The whole exercise puts me in mind of a conversation with a 23-year-old about my children's access to technology. I was determined to fight giving them access to mobile phones, thinking I was protecting them from all the inherent risks involved. However, this wise 23-year-old quite simply put it to me that this technology is not going to go away - in fact, it's only going to become more pervasive- and therefore, I'd be much better placed putting my energy into educating my children on how to navigate new technology and any potential threats rather than hiding it from them. This really echoed with me when assessing the usability of all the content that we had been provided from the vast amounts of homework done by various experts.

A real challenge that we experience in ethics in the Data for Children Collaborative is the calling out of potential ethical problems without the follow through of ‘and so we should…’. This is a fundamental part of the design of our ethics assessment – a reflective exercise that allows diverse multi-disciplinary team members to unpick potential impacts on a wide range of stakeholders and say how they will re-design their project to assuage or account for these possibilities. As conversations around data ethics and digital ethics mature, it’s now time to stop setting the scene and start solving the problems.

The very fact that the Scottish Government has commissioned this report shows that Scotland is a nation that really does want to get underneath these problems. This report’s goal was to lay out recommendations for collective action and I truly believe Scotland is a nation that values trust, which has been identified as the cornerstone to ethical digital activity.

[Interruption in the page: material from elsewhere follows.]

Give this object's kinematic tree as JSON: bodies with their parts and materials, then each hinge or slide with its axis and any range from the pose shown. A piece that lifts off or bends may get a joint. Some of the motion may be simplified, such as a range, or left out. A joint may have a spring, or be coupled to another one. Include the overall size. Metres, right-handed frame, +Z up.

But back to the collaborative working element of this exercise and our learnings from it. This whole process has shown the importance of listening authentically, transparency, a sprinkle of diplomacy and strong decision-making. On reflection, this is exactly the way that we run our collaborative projects on a day-to-day basis with our amazing range of experts from different fields of life, working together with a common goal. The difference on this occasion is, perhaps, that we didn’t run a little exercise at the start of the process to understand what everyone’s personal ambition of being part of a wider effort was (something we always normally do). Without understanding personal motivators, it makes it harder to ‘hear’ what’s being said when listening to individual contributions to a back-and-forth conversation.